Sebagai anak yang ditinggalkan orang tua karena bercerai di usia balita, tentu tak mudah besar tanpa belaian kasih sayang. Terbayangkan balita itu hobinya apa kalau bukan nangis?
Adalah wanita tua renta itu yang senantiasa memeluk dan menggendongku kemana-mana hanya demi bisa menghentikan tangisku. Tak banyak berkata,hanya memeluk saja.
Beliau memang telah lama janda. Oleh Kakek dibekali tunjangan pensiunan . Kakekku dulu seorang tentara.Mestinya uang pensiunan itu digunakan untuk menyejahterakan hidupnya.
Mestinya dia tinggal ongkang-ongkang kaki. Tinggal belanja dan jalan-jalan kemana saja dia mau. Atau semestinya setiap bulan uang tunjangan yang didapatkan dibagi untuk cucu-cucu semua bukan cuma aku dan kedua kakakku.
Namun pilihannya mengasuh aku dan kedua kakakku membuatnya harus mengesampingkan itu. 3 cucunya yang dipeluknya itu masih butuh biaya besar tentunya.
SK pensiunannya tak pernah ada di rumah melainkan menginap  di bank sebagai agunan untuk meminjam uang.
Peminjaman uang biasanya terjadi tahun ajaran baru. Kebutuhan uang pendaftaran masuk sekolah dan kebutuhan perlengkapan sekolah tentu jadi alasannya.
Ayahku,yang merupakan anaknya sulit untuk dimintai uang. Bisa dihitung jari berapa kali wesel yang dikirim. Keberadaannya juga tak jelas di mana. Istri barunya konon katanya tak rela jika dia harus berbagi rejeki dengan kami. Sehingga semakin sulit untuknya menemui kami.Â
Ibuku juga sepertinya masih memilih menyembuhkan luka hati sehingga tak bisa sering mengunjungi. Mengunjungi kami sama saja mungkin dengan mengorek luka baginya karena mengingatkan pada Ayah kami yang bajingan di matanya.
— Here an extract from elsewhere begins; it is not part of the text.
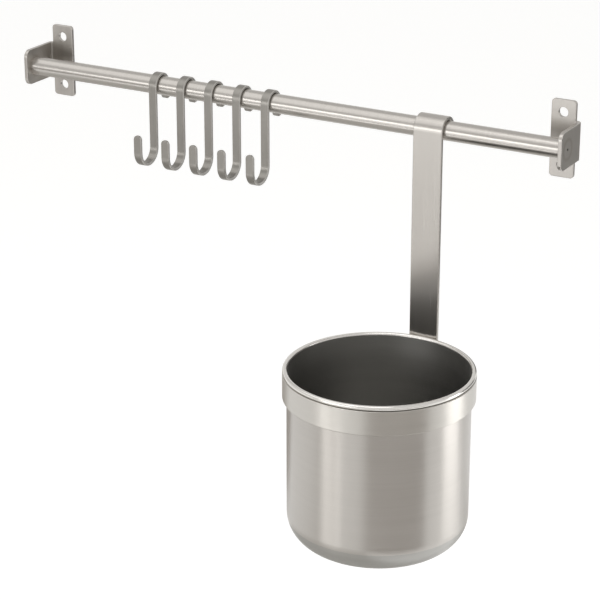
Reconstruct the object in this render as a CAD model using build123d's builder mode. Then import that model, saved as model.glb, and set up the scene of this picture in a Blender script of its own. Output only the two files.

Anak-anak Nenek yang lain tentu banyak yang protes akan keberadaan kami. Selain kami dianggap akan merepotkan,mereka juga tak suka uang pensiunan ayah mereka digerogoti oleh aku dan kedua kakakku. Mereka nyinyir karena merasa Ayah kamilah yanh seharusnya masih bertanggung jawab atas hidup kami.
Tapi Nenek tak pernah lelah membela kami . Selalu dia berkata lantang jika ketiga anaknya yang lain protes.